Records that describe objects
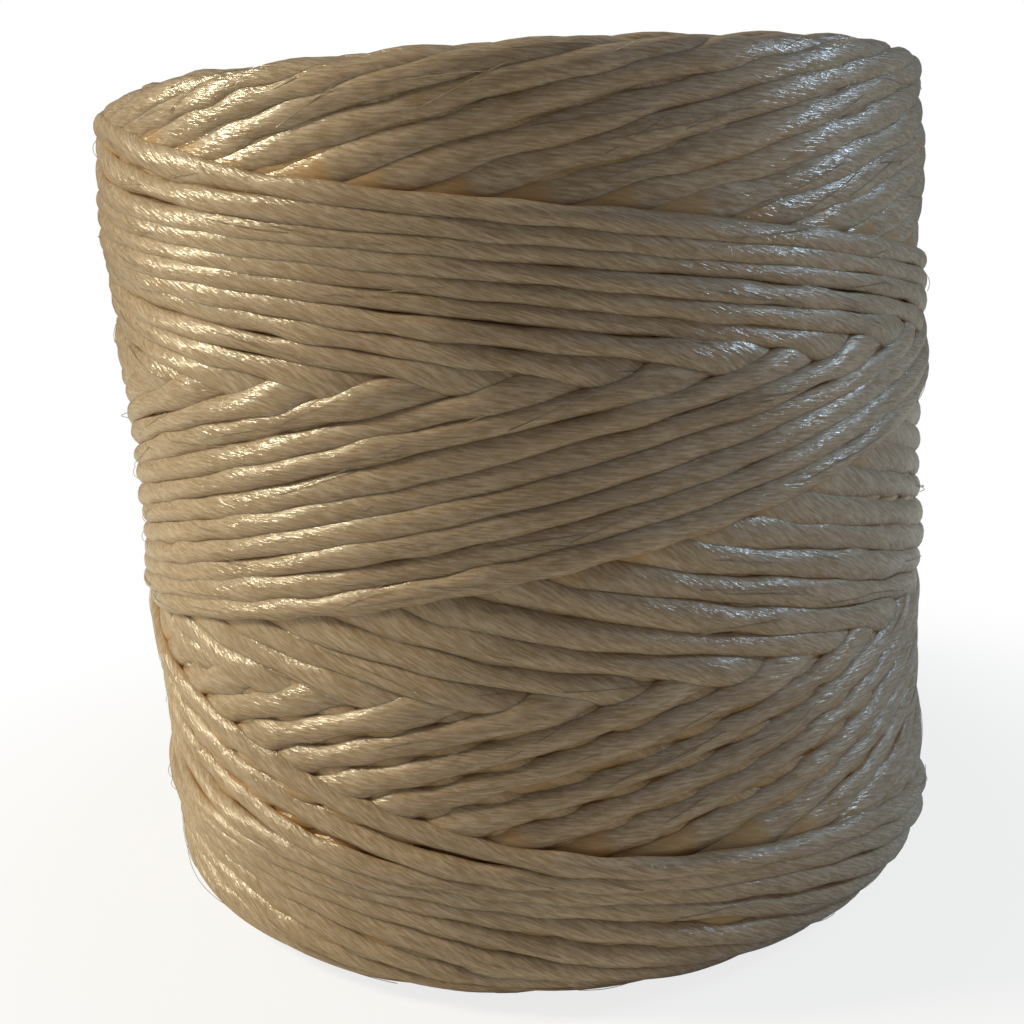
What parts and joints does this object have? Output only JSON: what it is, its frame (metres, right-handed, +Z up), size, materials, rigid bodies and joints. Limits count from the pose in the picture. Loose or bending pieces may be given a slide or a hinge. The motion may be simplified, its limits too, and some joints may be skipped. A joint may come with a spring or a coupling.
{
  "type": "waxed thread spool",
  "caption": "Cylindrical cross-wound package of waxed leatherworking thread with rounded shoulders, on a paperboard tube that slips over a spindle.",
  "frame": {"origin": "on the tube's axis, in the plane that the package stands on", "axes": "+Z up along the tube's bore, +Y away from the viewer, +X to the viewer's right"},
  "size_m": [0.075, 0.075, 0.0745],
  "materials": {
    "waxed_thread": "waxed filaments, satin",
    "liner_paper": "uncoated kraft paper, matte",
    "tube_board": "grey recycled board, matte",
    "wrap_paper": "calendered paper, matte"
  },
  "bodies": {
    "root": {"core_liner": "liner_paper", "core_board": "tube_board", "core_wrap": "wrap_paper", "inner_winding": "waxed_thread", "outer_winding": "waxed_thread"}
  },
  "joints": []
}
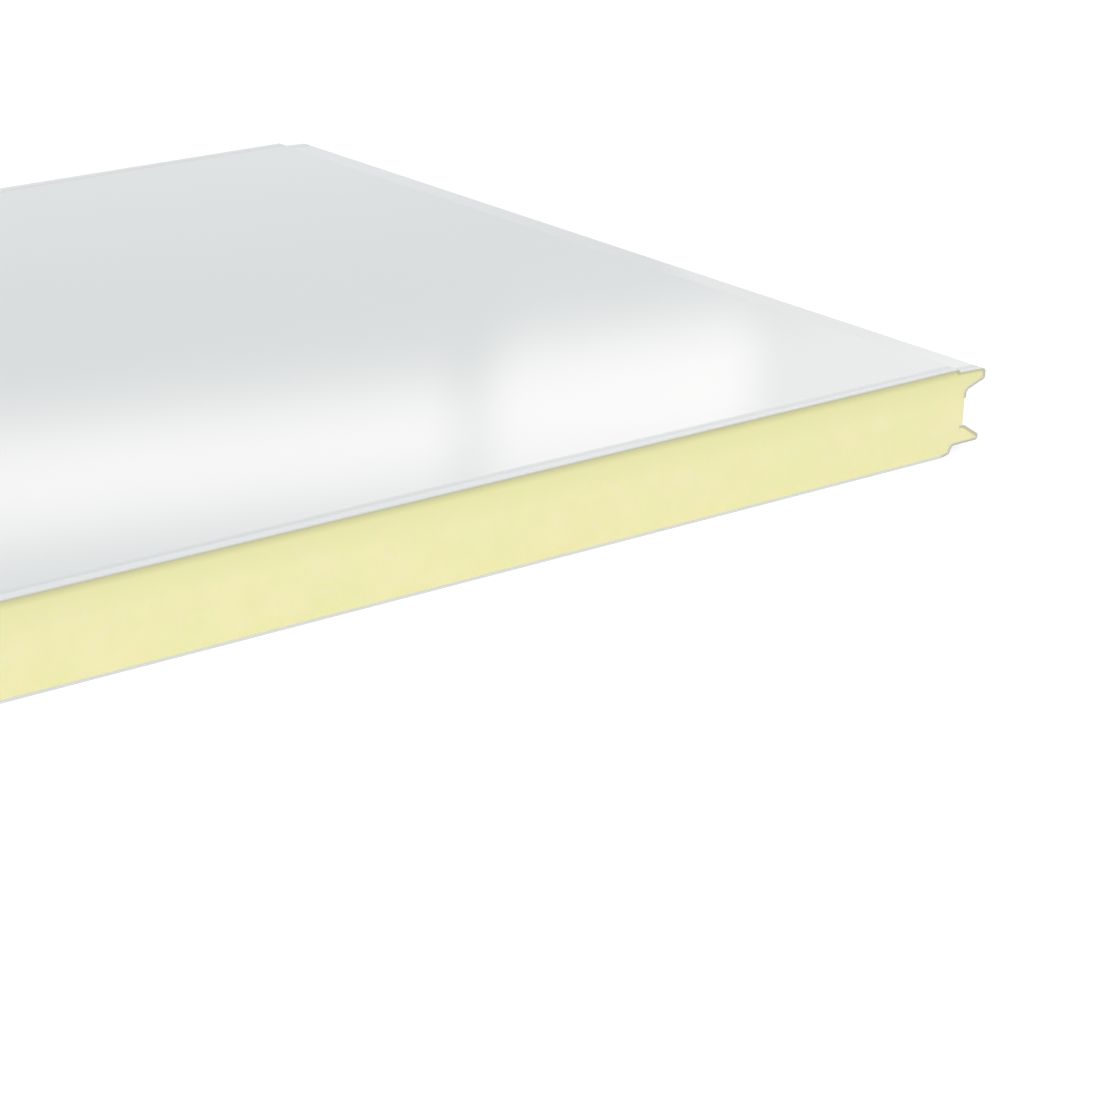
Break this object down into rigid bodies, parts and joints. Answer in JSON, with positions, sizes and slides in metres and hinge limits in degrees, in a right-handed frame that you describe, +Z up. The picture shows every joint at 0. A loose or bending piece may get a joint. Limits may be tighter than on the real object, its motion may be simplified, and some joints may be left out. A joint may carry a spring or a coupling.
{
  "type": "insulated sandwich panel",
  "caption": "Insulated building panel: rigid foam core between smooth painted steel sheets, with a tongue-and-groove joint folded along both long edges.",
  "frame": {"origin": "centre of the panel's bounding box, at the underside", "axes": "+X across the panel's width, towards the edge with the lip and tongue; +Y along its length, away from the shown cut end; +Z up through its thickness, towards the outer sheet"},
  "size_m": [1.0285, 0.7, 0.06],
  "materials": {
    "outer_sheet": "glossy pale grey coil coating",
    "foam_core": "matt, cut rigid foam",
    "inner_sheet": "glossy pale grey coil coating"
  },
  "bodies": {
    "root": {"outer_sheet": "outer_sheet", "foam_core": "foam_core", "inner_sheet": "inner_sheet"}
  },
  "joints": []
}
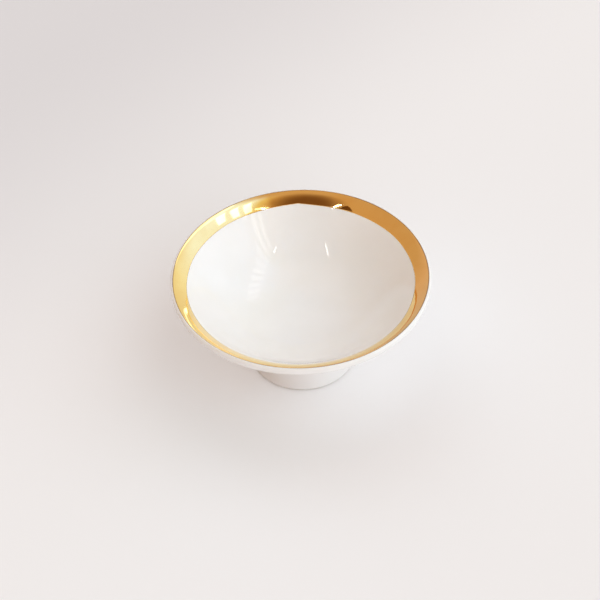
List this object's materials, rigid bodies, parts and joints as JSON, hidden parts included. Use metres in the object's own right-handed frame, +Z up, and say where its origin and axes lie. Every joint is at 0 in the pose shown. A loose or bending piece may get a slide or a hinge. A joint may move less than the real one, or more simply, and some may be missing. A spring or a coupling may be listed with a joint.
{
  "type": "footed porcelain bowl",
  "caption": "Open round porcelain bowl on a hollow pedestal foot, with a flared lip and a wide gold band inside the rim.",
  "frame": {"origin": "centre of the foot's resting plane, on the bowl's axis", "axes": "+Z up along the axis of the bowl; the bowl is round, so +X and +Y are any two directions square to it"},
  "size_m": [0.12, 0.12, 0.052],
  "materials": {
    "glazed_porcelain": "gloss",
    "foot_porcelain": "gloss",
    "fired_slip": "satin",
    "bright_gold": "polished"
  },
  "bodies": {
    "root": {"bowl_shell": "glazed_porcelain", "pedestal_foot": "foot_porcelain", "luting_slip": "fired_slip", "gold_band": "bright_gold"}
  },
  "joints": []
}
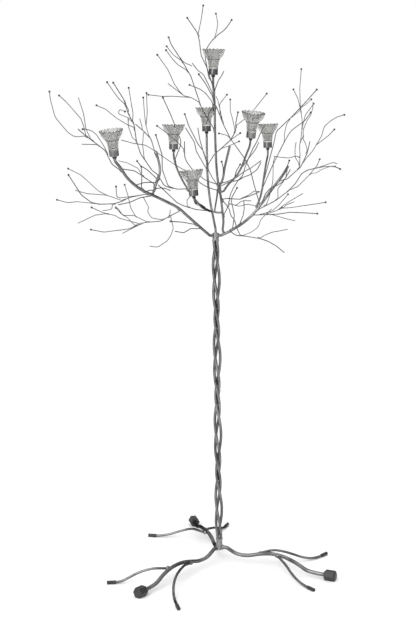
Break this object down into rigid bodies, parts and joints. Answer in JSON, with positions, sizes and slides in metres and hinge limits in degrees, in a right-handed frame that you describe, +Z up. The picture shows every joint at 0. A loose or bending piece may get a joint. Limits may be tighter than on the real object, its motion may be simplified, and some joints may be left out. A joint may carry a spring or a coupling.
{
  "type": "tree-shaped floor candelabra",
  "caption": "Floor candelabra shaped like a bare tree: twisted rod trunk, root legs, wire twigs and fluted glass candle cups in sockets.",
  "frame": {"origin": "on the floor, under the middle of the overall box", "axes": "+Z up along the trunk, +X to the right and +Y to the back as the front is seen"},
  "size_m": [0.765, 0.7023, 1.5554],
  "materials": {
    "rod_metal": "satin grey pewter over bent and twisted round steel rod",
    "weld_collar": "satin, slightly brighter than the rods",
    "twig_wire": "satin grey steel wire",
    "bud_bead": "dark melted metal bead",
    "socket_metal": "satin spun cup",
    "ferrule_dark": "dark ring under each socket",
    "black_cap": "black moulded cap",
    "cup_glass": "clear pressed glass with flutes"
  },
  "bodies": {
    "frame": {"base_collar": "weld_collar", "buds": "bud_bead", "candle_socket_1": "socket_metal", "candle_socket_2": "socket_metal", "candle_socket_3": "socket_metal", "candle_socket_4": "socket_metal", "candle_socket_5": "socket_metal", "candle_socket_6": "socket_metal", "candle_socket_7": "socket_metal", "crown_collar": "weld_collar", "cup_stem_2": "rod_metal", "cup_stem_4": "rod_metal", "cup_stem_5": "rod_metal", "cup_stem_6": "rod_metal", "cup_strut_6": "rod_metal", "foot_cap_back": "black_cap", "foot_cap_left": "black_cap", "foot_cap_right": "black_cap", "hub_strut": "rod_metal", "left_arm": "rod_metal", "leg_back": "rod_metal", "leg_left": "rod_metal", "leg_right": "rod_metal", "rear_stem": "rod_metal", "right_arm": "rod_metal", "root_back_left": "rod_metal", "root_back_right": "rod_metal", "root_left_front": "rod_metal", "root_left_outer": "rod_metal", "root_right_back": "rod_metal", "root_right_front": "rod_metal", "root_sleeves": "black_cap", "socket_ferrules": "ferrule_dark", "stub_centre": "rod_metal", "stub_left": "rod_metal", "top_stem": "rod_metal", "trunk_rod_1": "rod_metal", "trunk_rod_2": "rod_metal", "trunk_rod_3": "rod_metal", "twigs_centre": "twig_wire", "twigs_far_left": "twig_wire", "twigs_high_right": "twig_wire", "twigs_left_high": "twig_wire", "twigs_left_inner": "twig_wire", "twigs_low_left": "twig_wire", "twigs_low_right": "twig_wire", "twigs_top_spray": "twig_wire", "twigs_under_left": "twig_wire", "twigs_upper_left": "twig_wire"},
    "cup_1": {"glass_cup_1": "cup_glass"},
    "cup_2": {"glass_cup_2": "cup_glass"},
    "cup_3": {"glass_cup_3": "cup_glass"},
    "cup_4": {"glass_cup_4": "cup_glass"},
    "cup_5": {"glass_cup_5": "cup_glass"},
    "cup_6": {"glass_cup_6": "cup_glass"},
    "cup_7": {"glass_cup_7": "cup_glass"}
  },
  "joints": [
    {"name": "cup_1_lift", "type": "slide", "parent": "frame", "child": "cup_1", "axis": [-0.108, -0.1571, 0.9817], "range_m": [0, 0.05]},
    {"name": "cup_2_lift", "type": "slide", "parent": "frame", "child": "cup_2", "axis": [0, 0, 1], "range_m": [0, 0.05]},
    {"name": "cup_3_lift", "type": "slide", "parent": "frame", "child": "cup_3", "axis": [-0.02, 0, 0.9998], "range_m": [0, 0.05]},
    {"name": "cup_4_lift", "type": "slide", "parent": "frame", "child": "cup_4", "axis": [0.0983, -0.1572, 0.9827], "range_m": [0, 0.05]},
    {"name": "cup_5_lift", "type": "slide", "parent": "frame", "child": "cup_5", "axis": [-0.02, 0, 0.9998], "range_m": [0, 0.05]},
    {"name": "cup_6_lift", "type": "slide", "parent": "frame", "child": "cup_6", "axis": [-0.0995, -0.0199, 0.9948], "range_m": [0, 0.05]},
    {"name": "cup_7_lift", "type": "slide", "parent": "frame", "child": "cup_7", "axis": [0.02, 0, 0.9998], "range_m": [0, 0.05]}
  ]
}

## Prompt
Copy out every line that includes the word "from".

## The reply
What parts and joints does this object have? Output only JSON: what it is, its frame (metres, right-handed, +Z up), size, materials, rigid bodies and joints. Limits count from the pose in the picture. Loose or bending pieces may be given a slide or a hinge. The motion may be simplified, its limits too, and some joints may be skipped. A joint may come with a spring or a coupling.
  "frame": {"origin": "on the tube's axis, in the plane that the package stands on", "axes": "+Z up along the tube's bore, +Y away from the viewer, +X to the viewer's right"},
  "frame": {"origin": "centre of the panel's bounding box, at the underside", "axes": "+X across the panel's width, towards the edge with the lip and tongue; +Y along its length, away from the shown cut end; +Z up through its thickness, towards the outer sheet"},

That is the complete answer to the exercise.